6. Study Your Competitors
Rather than comparing Domain Authority scores, analyze:
- Content depth
- Search intent coverage
- Website structure
- Internal linking
- User experience
- Topic authority
- Content freshness
Learning why competitors rank well provides far more actionable insights than simply comparing authority metrics.
When Third-Party Metrics Are Still Useful
Although they should not be treated as ranking factors, authority metrics can still serve as helpful reference points.
They may assist with:
- Evaluating potential outreach opportunities
- Comparing backlink profiles
- Identifying potentially spammy websites
- Prioritizing link-building prospects
- Monitoring general backlink growth over time
The key is to use these metrics as supporting data—not as SEO goals.
The Right SEO Mindset
Instead of asking:
“How can I increase my Domain Authority?”
Ask:
- How can I create the best page for this topic?
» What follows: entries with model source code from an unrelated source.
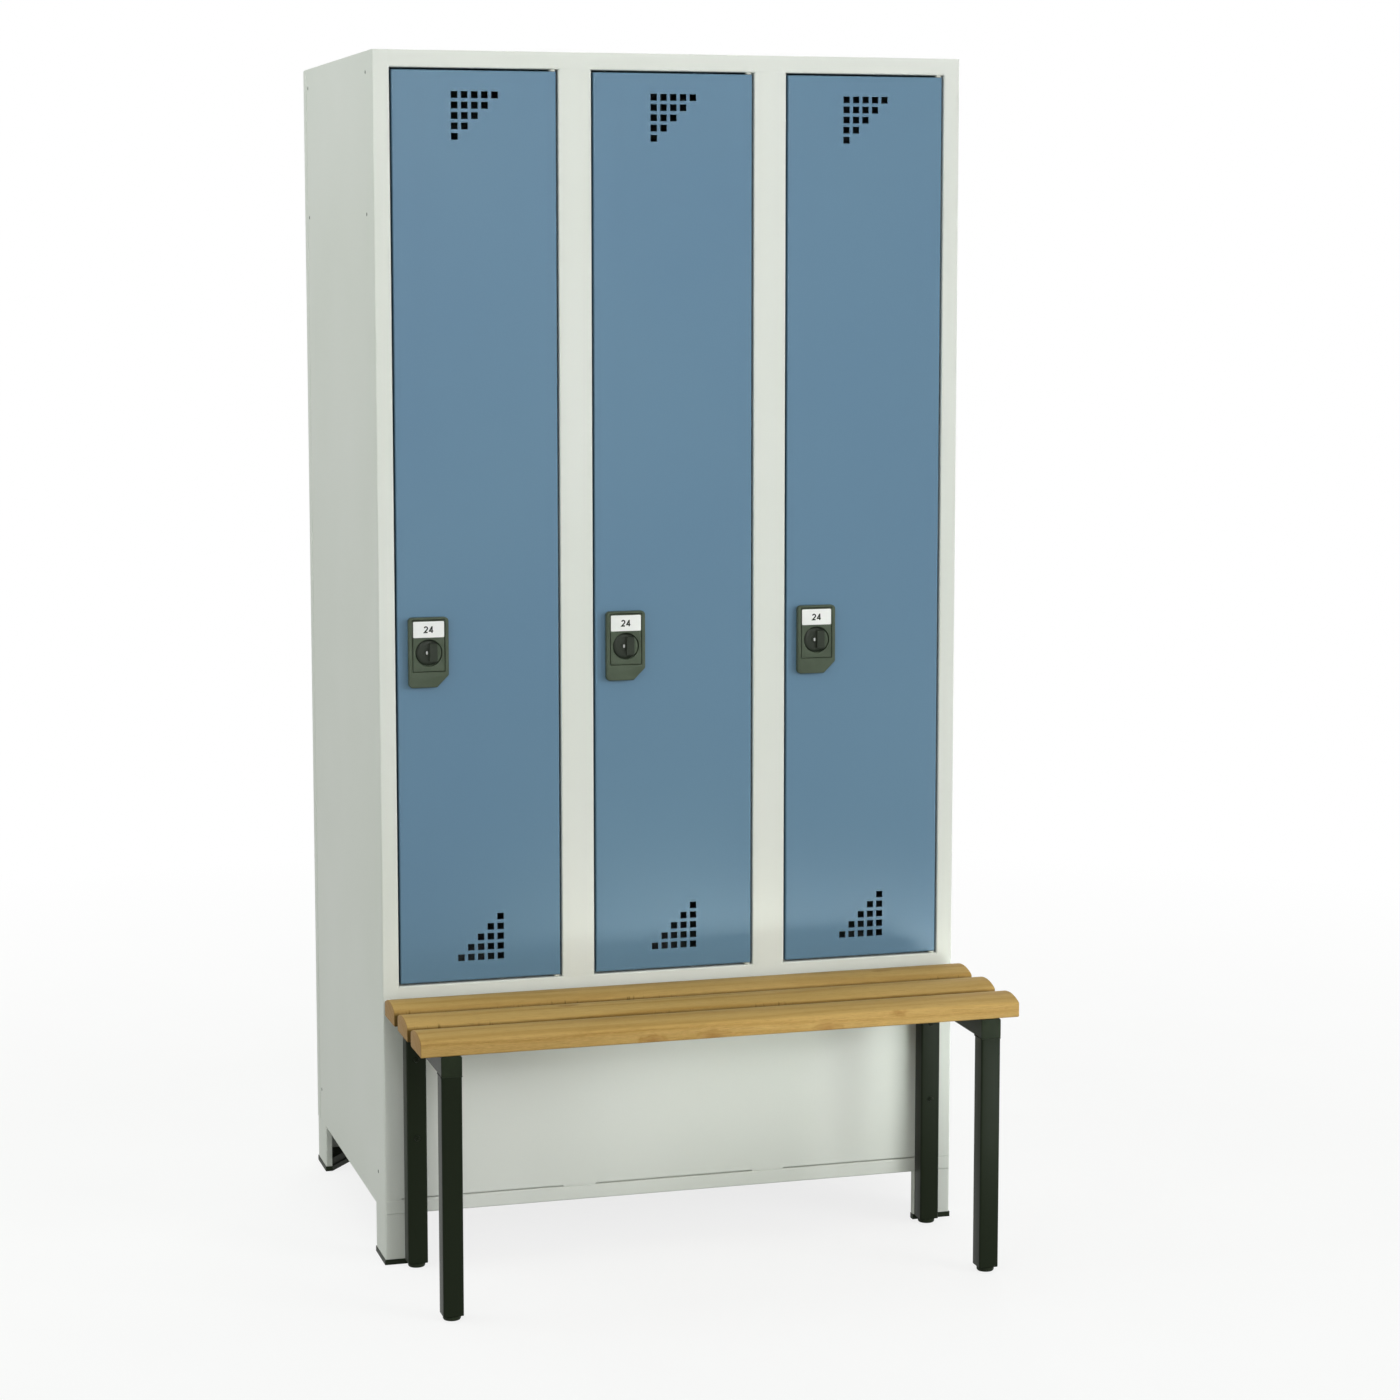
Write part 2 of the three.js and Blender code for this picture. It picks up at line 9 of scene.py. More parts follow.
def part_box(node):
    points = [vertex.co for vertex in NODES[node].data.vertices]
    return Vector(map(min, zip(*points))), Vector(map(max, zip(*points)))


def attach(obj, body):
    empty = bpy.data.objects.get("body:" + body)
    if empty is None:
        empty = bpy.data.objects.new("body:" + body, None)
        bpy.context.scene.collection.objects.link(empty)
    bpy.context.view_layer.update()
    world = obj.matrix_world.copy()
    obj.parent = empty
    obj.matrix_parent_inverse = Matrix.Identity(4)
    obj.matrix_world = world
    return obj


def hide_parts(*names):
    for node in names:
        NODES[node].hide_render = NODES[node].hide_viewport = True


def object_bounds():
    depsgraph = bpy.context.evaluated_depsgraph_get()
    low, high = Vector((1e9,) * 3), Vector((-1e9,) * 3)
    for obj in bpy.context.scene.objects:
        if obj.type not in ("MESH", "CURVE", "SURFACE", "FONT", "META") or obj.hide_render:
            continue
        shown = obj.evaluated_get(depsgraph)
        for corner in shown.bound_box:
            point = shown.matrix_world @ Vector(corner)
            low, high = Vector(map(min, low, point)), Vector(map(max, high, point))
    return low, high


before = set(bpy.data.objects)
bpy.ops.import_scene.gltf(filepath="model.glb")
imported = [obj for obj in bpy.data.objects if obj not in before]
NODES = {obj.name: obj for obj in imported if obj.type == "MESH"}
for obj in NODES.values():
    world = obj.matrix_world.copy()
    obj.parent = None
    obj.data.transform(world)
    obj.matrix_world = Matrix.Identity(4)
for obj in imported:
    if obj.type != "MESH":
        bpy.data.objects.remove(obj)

cad_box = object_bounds()

MM = 0.001
SHADE_ANGLE = math.radians(32)
COMPARTMENTS = 3
Y_AXIS = 1
Z_AXIS = 2


def new_object(name, data):
    made = bpy.data.objects.new(name, data)
    bpy.context.scene.collection.objects.link(made)
    return made


# Camera. Its place and angles were fitted to the corners of the locker in the photograph.
PHOTO_SIDE = 1400
SENSOR = 36.0
FOCAL_PIXELS = 3266.1
CAMERA_AT = Vector((-1.3244, -4.8568, 1.5125))
CAMERA_YAW = 16.2
CAMERA_PITCH = -6.8
PRINCIPAL_ROW = 640


def make_camera():
    data = bpy.data.cameras.new("camera")
    data.sensor_width = SENSOR
    data.lens = SENSOR * FOCAL_PIXELS / PHOTO_SIDE
    data.shift_y = (PRINCIPAL_ROW - PHOTO_SIDE / 2) / PHOTO_SIDE
    camera = new_object("camera", data)
    camera.location = CAMERA_AT
    turn = (math.radians(90 + CAMERA_PITCH), 0, math.radians(-CAMERA_YAW))
    camera.rotation_euler = Euler(turn, "XYZ")
    bpy.context.scene.camera = camera


# Shader nodes
MIX_FACTOR = 0
MIX_FIRST = 6
MIX_SECOND = 7


def feed(tree, inputs, values):
    """Links each value that is a socket to its input, and writes the others into theirs."""
    for key, value in values.items():
        if isinstance(value, bpy.types.NodeSocket):
            tree.links.new(value, inputs[key])
        else:
            inputs[key].default_value = value


def node(tree, kind, inputs=None, **settings):
    made = tree.nodes.new(kind)
    for key, value in settings.items():
        setattr(made, key, value)
    feed(tree, made.inputs, inputs or {})
    return made


def linear(red, green, blue):
    """A colour written as 0 to 255, as the shader wants it."""
    def channel(value):
        share = value / 255
        return share / 12.92 if share <= 0.04045 else ((share + 0.055) / 1.055) ** 2.4
    return (channel(red), channel(green), channel(blue), 1.0)


def ramp(tree, factor, stops):
    """A colour ramp through (place, colour) stops."""
    made = node(tree, "ShaderNodeValToRGB", {"Fac": factor})
    elements = made.color_ramp.elements
    while len(elements) < len(stops):
        elements.new(0.5)
    for element, (place, colour) in zip(elements, stops):
        element.position = place
        element.color = linear(*colour)
    return made.outputs["Color"]


def object_places(tree):
    """Places on the piece in metres."""
    return node(tree, "ShaderNodeTexCoord").outputs["Object"]


def mapped(tree, scale, shift=(0, 0, 0)):
    """Places on the piece, stretched by scale."""
    inputs = {"Vector": object_places(tree), "Scale": scale, "Location": shift}
    return node(tree, "ShaderNodeMapping", inputs).outputs["Vector"]


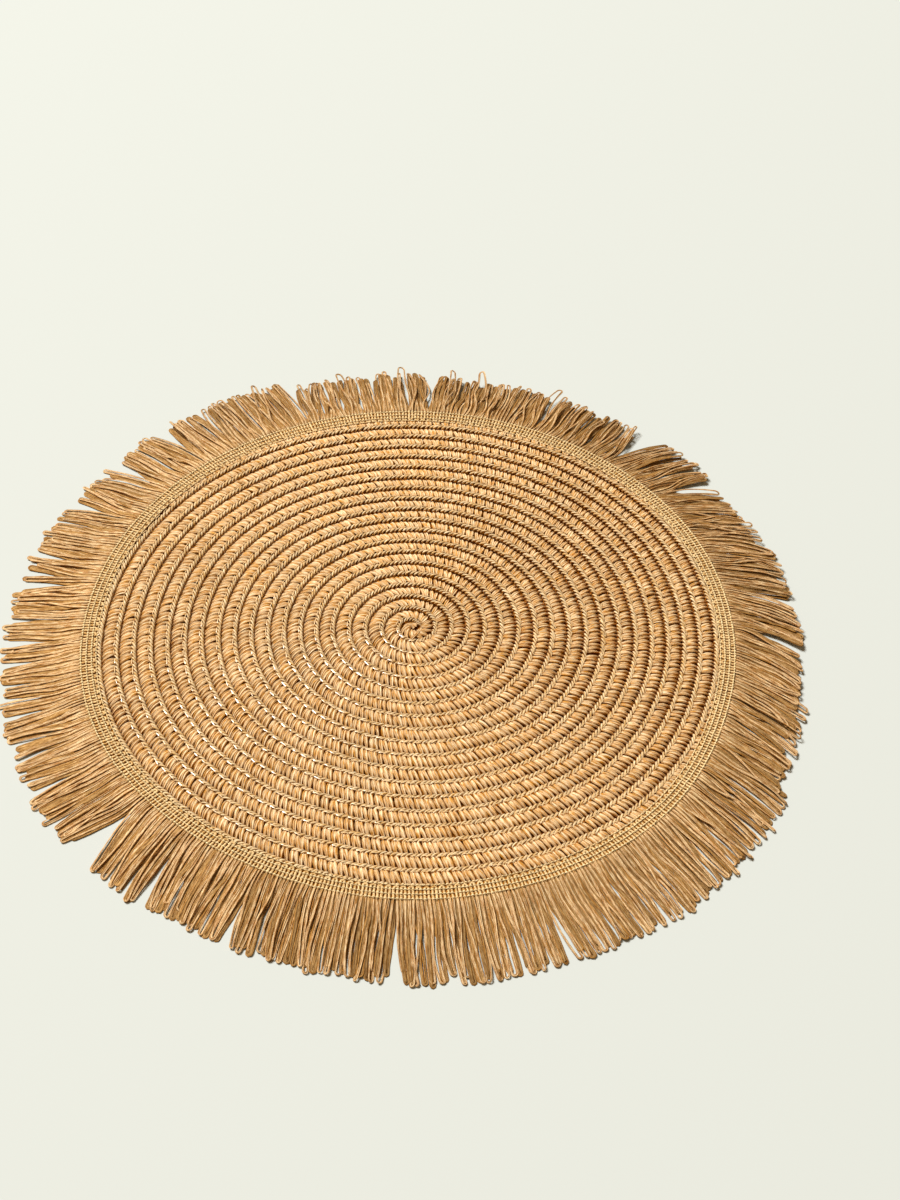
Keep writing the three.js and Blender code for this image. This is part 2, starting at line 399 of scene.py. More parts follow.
def swept_faces(count, steps, sides, closed, ends):
    """The faces between the rings, yarn by yarn, with the end faces after them."""
    ring = np.arange(steps if closed else steps - 1)[:, None]
    corner = np.arange(sides)[None, :]
    after = (corner + 1) % sides
    here = ring * sides
    beyond = ((ring + 1) % steps) * sides
    faces = np.stack([here + corner, here + after, beyond + after, beyond + corner], axis=-1)
    offsets = np.arange(count)[:, None] * steps * sides
    listed = (faces.reshape(1, -1, 4) + offsets[..., None]).reshape(-1, 4).tolist()
    if ends and not closed:
        listed += (np.arange(sides)[::-1] + offsets).tolist()
        listed += (np.arange(sides) + (steps - 1) * sides + offsets).tolist()
    return listed


def mark_creases(piece, section):
    """Keeps the edges that run along the section's creased corners sharp."""
    sides = len(section.corners)
    pairs = np.empty(len(piece.data.edges) * 2, dtype=np.int32)
    piece.data.edges.foreach_get("vertices", pairs)
    first, second = (pairs.reshape(-1, 2) % sides).T
    crease = (first == second) & np.isin(first, section.creases)
    layer = piece.data.attributes.new("sharp_edge", "BOOLEAN", "EDGE")
    layer.data.foreach_set("value", crease)


def sweep(name, spines, half_width, half_height, section, tones, closed=False, roll=0.0, ends=True):
    """Yarns along many spines at once. spines is yarns x steps x 3 in metres; the half sizes in
    mm and the roll in radians broadcast to yarns x steps; tones is one number a yarn. Ends that
    lie hidden can be left open. The yarn attribute holds the way along in mm, across from -1 to
    1, and the tone."""
    count, steps, _ = spines.shape
    sides = len(section.corners)
    points = swept_points(spines, half_width, half_height, section, closed, roll)
    faces = swept_faces(count, steps, sides, closed, ends)

    step_length = np.linalg.norm(np.diff(spines, axis=1), axis=-1) / MM
    run = np.concatenate([np.zeros((count, 1)), np.cumsum(step_length, axis=1)], axis=1)
    marks = np.empty((count, steps, sides, 3))
    marks[..., 0] = run[:, :, None]
    marks[..., 1] = section.corners[:, 0][None, None, :]
    marks[..., 2] = np.asarray(tones)[:, None, None]
    piece = new_object(name, points.reshape(-1, 3).tolist(), faces, marks)
    if section.creases:
        mark_creases(piece, section)
    return piece


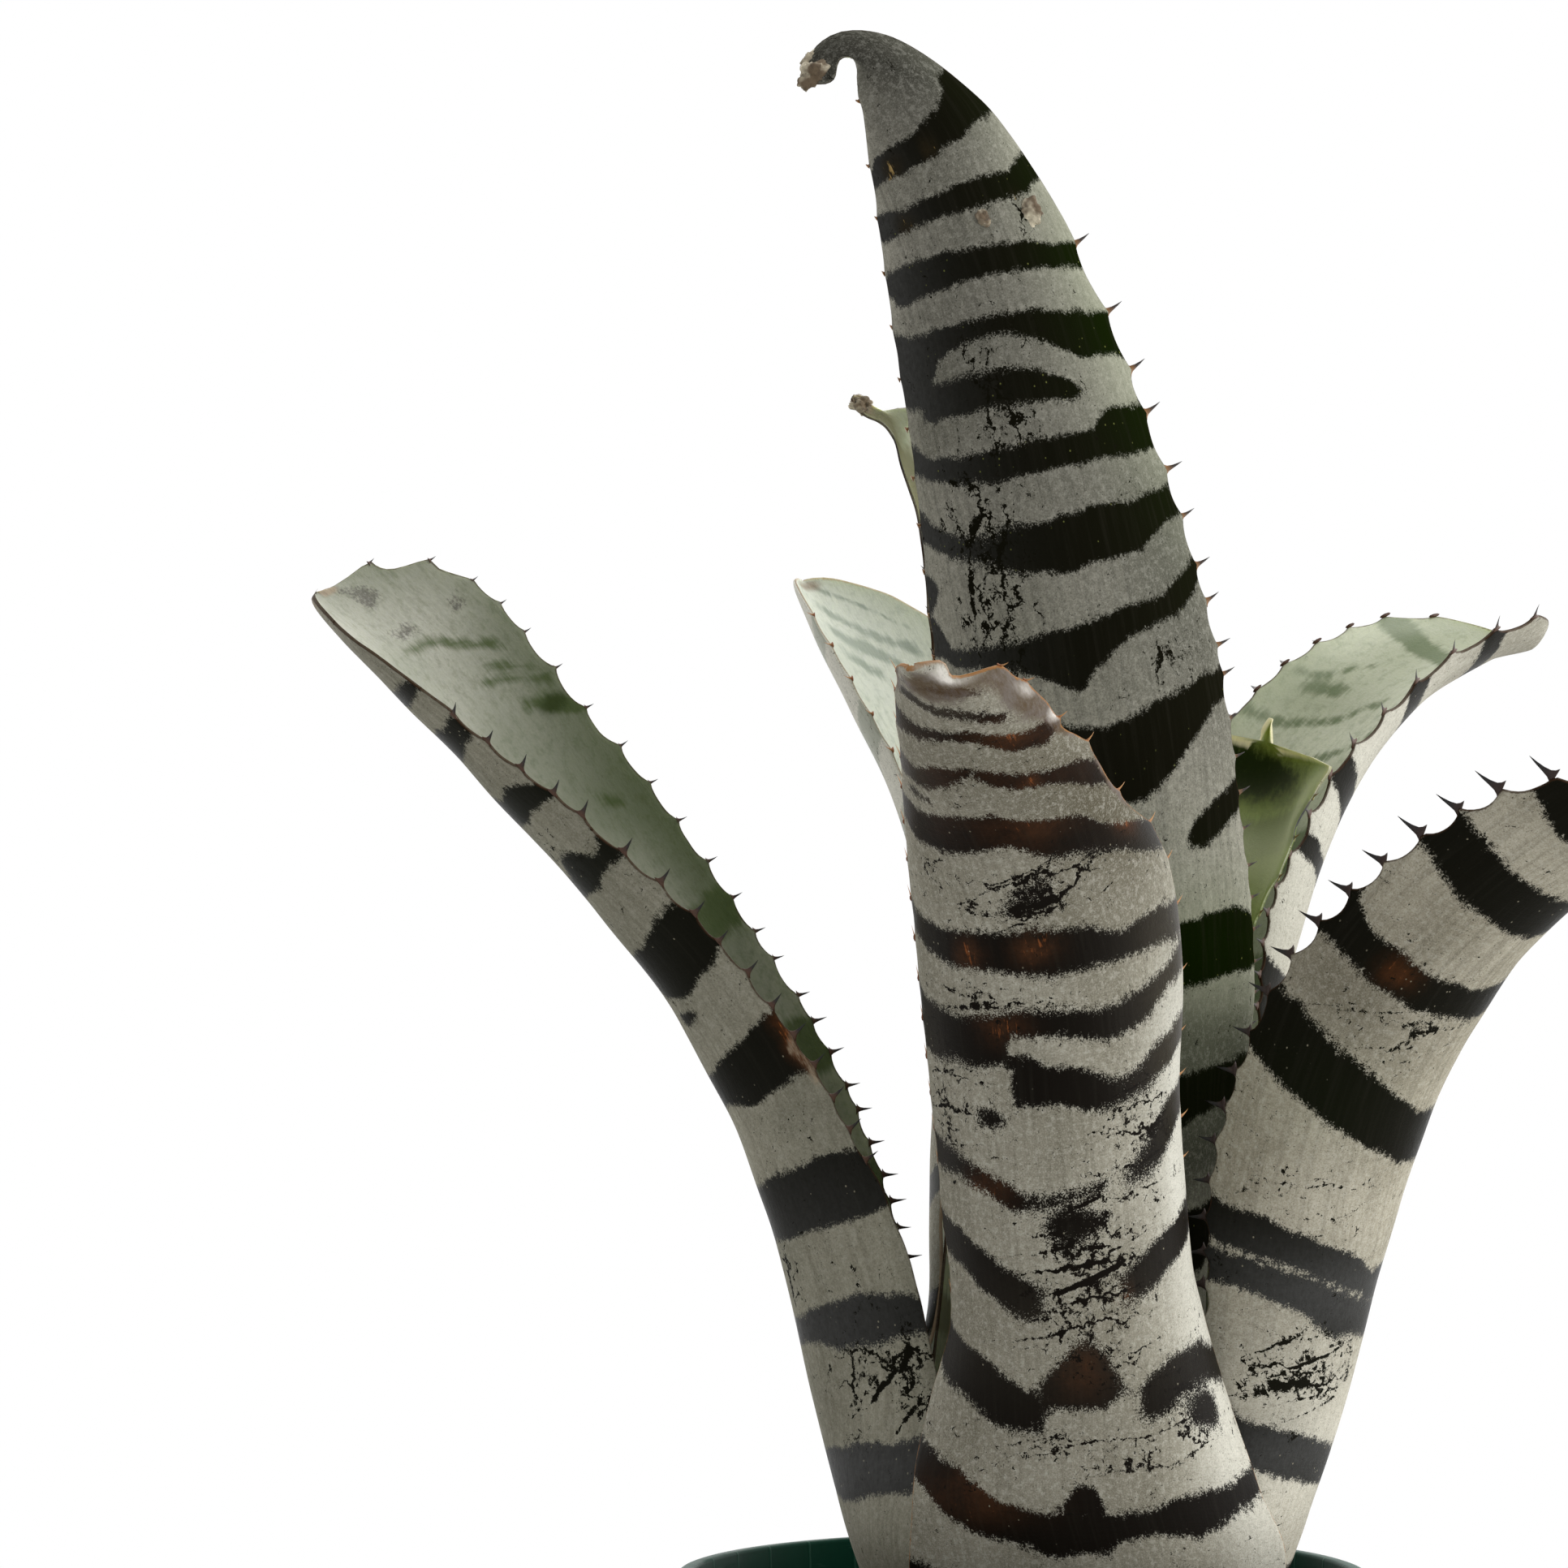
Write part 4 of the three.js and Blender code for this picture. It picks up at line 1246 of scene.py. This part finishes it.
leafBackLeft = {
    "piece": "backLeftLeaf",
    "node": "leaf_back_left",
    "seed": 6,
    "step": 2,
    "facing": 138,
    "wrap": 112,
    "tipStart": 0.86,
    "rows": [
        (-14, 46, 185, 34, 128, 0), (-12, 57, 213, 34, 130, 0), (-12, 69, 260, 34, 135, 0),
        (-17, 80, 305, 35, 135, 0), (-32, 93, 342, 34, 115, 0), (-51, 107, 373, 28, 100, 0),
    ],
    "teeth": {
        "from": 0.45,
        "spacing": (7, 12),
        "length": {-1: (2.4, 2.2), 1: (2.4, 1.3)},
        "lean": 0.35,
        "hollow": 0.9,
        "shape": "hooked",
        "tuck": {1: -1.3},
        "bareEnd": {-1: 30, 1: 8},
    },
    "plainFrom": (20, 285),
    "innerBands": [
        [(-0.78, 278.5, 280.5), (-0.72, 282.5, 285.5), (-0.57, 292.5, 295.5), (-0.27, 299, 301)],
        [(-0.67, 272.5, 276.5), (-0.57, 275, 279.2), (-0.33, 283, 287), (-0.02, 292.8, 295)],
        [(-0.47, 268.5, 272.5), (-0.28, 276, 280.6), (0.1, 285.2, 289)],
        [(-0.22, 268.5, 272.5), (0.08, 277.6, 281.2)],
        [(-1, 236, 246), (0, 232, 242), (1, 236, 246)],
        [(-1, 206, 216), (0, 202, 212), (1, 206, 216)],
        [(-1, 170, 182), (0, 166, 178), (1, 170, 182)],
        [(-1, 136, 148), (0, 132, 144), (1, 136, 148)],
    ],
    "blots": {
        "outer": {
            "wear": [(0.1, 200, 0.3, 16, 0.6)],
            "rust": [(0.3, 150, 0.3, 10, 0.6)],
            # Painted light and painted sheen along the margin at 1.
            "bloomAndSheen": [(1, 260, 0.55, 70, 1.4)],
            "pale": [(1, 270, 0.5, 70, 1.7)],
        },
        "inner": {
            # Painted light over the upper inner side.
            "pale": [(-0.3, 285, 0.9, 30, 0.45)],
            "dry": [(0, 300, 1, 2.5, 0.5)],
            "bloomAndSheen": [(1, 255, 0.4, 40, 0.6)],
        },
    },
    "look": {
        "bloomAndSheen": tint(170, 172, 158),
        "innerPaintedLight": tint(222, 226, 217),
        "innerPale": tint(197, 200, 185),
        "innerDeep": tint(160, 165, 148),
        "innerGreen": tint(56, 80, 48),
        "margin": tint(168, 146, 122),
        "marginWide": 0.7,
        "horn": "amber",
    },
}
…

- How can I better satisfy user intent?
- How can I improve click-through rates?
- How can I earn trustworthy editorial backlinks?
- How can I increase qualified organic traffic?
- How can I convert visitors into customers?
These questions align much more closely with how modern search engines evaluate websites.
Third-party SEO metrics such as Domain Authority (DA), Page Authority (PA), Domain Rating (DR), Authority Score, and Trust Flow can provide useful context, but they should never become the primary measure of SEO success.
Google does not rank websites based on these proprietary scores.
Instead, successful SEO depends on publishing high-quality content, satisfying user intent, earning relevant backlinks naturally, providing an excellent user experience, and continuously improving your website based on real performance data from Google Search Console and analytics.
In today’s SEO landscape, the websites that succeed are not those with the highest authority scores—they are the ones that consistently deliver the greatest value to their users.